181.5
The Developmental Hierarchy Cultural Schema

Saturday, July 19, 2014: 9:30 AM
Room: 419
Oral Presentation
Jeffrey SWINDLE , Sociology, University of Michigan, Ann Arbor, MI
In everyday conversation, popular media, and scholarly work, terms like the “Third World” or “developing countries” are often contrasted with the “First World” and “developed countries.” These common terms imply that most people share a cultural schema of a developmental hierarchy of societies. How prevalent has this schema been throughout history? Drawing from cognitive anthropology, I argue that in general the terms people use are indicative of specific cultural schemas. This is the especially the case with terms that refer to societies’ position on a developmental hierarchy (e.g. “developed” versus “developing countries,” or “advanced” versus “primitive societies,” etc.). Using the Google Books N-gram Database, I analyze the usage of over 80 such terms by year, measuring their relative frequencies in all books written in English from 1700-2008. I then combine this quantitative data with archival data and other scholars’ historical work, constructing a historical narrative of the developmental hierarchy cultural schema over the last three hundred years. The terminology of the developmental hierarchy has been prominent throughout the time period examined, though it has experienced significant changes. During the eighteenth century, developmental hierarchy terms gained popularity as the ideas of social evolutionism expanded. Notions of sovereignty and capability eventually challenged social evolutionary ideas in the beginning of the twentieth century, leading to their demise.

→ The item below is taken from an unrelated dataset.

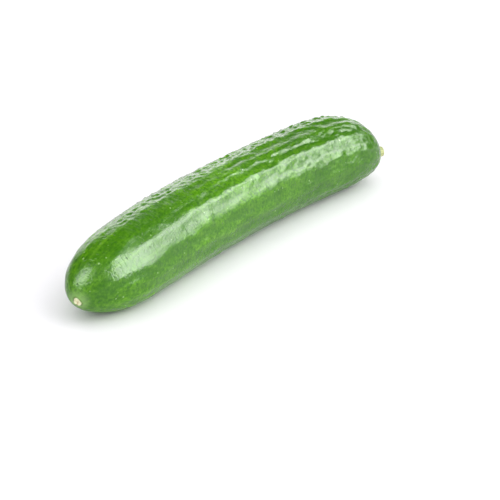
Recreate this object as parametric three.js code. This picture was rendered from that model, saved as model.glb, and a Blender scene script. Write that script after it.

In their wake, modernization theory quickly became prominent, bringing a new set of developmental hierarchy terms. Institutionalized by the founding of various international organizations in the mid-twentieth century, modernization theory renovated the developmental hierarchy cultural schema by shifting the object of development from societies and peoples to that of the nation-state. The developmental hierarchy cultural schema has exercised considerable power in organizing the way people classify societies.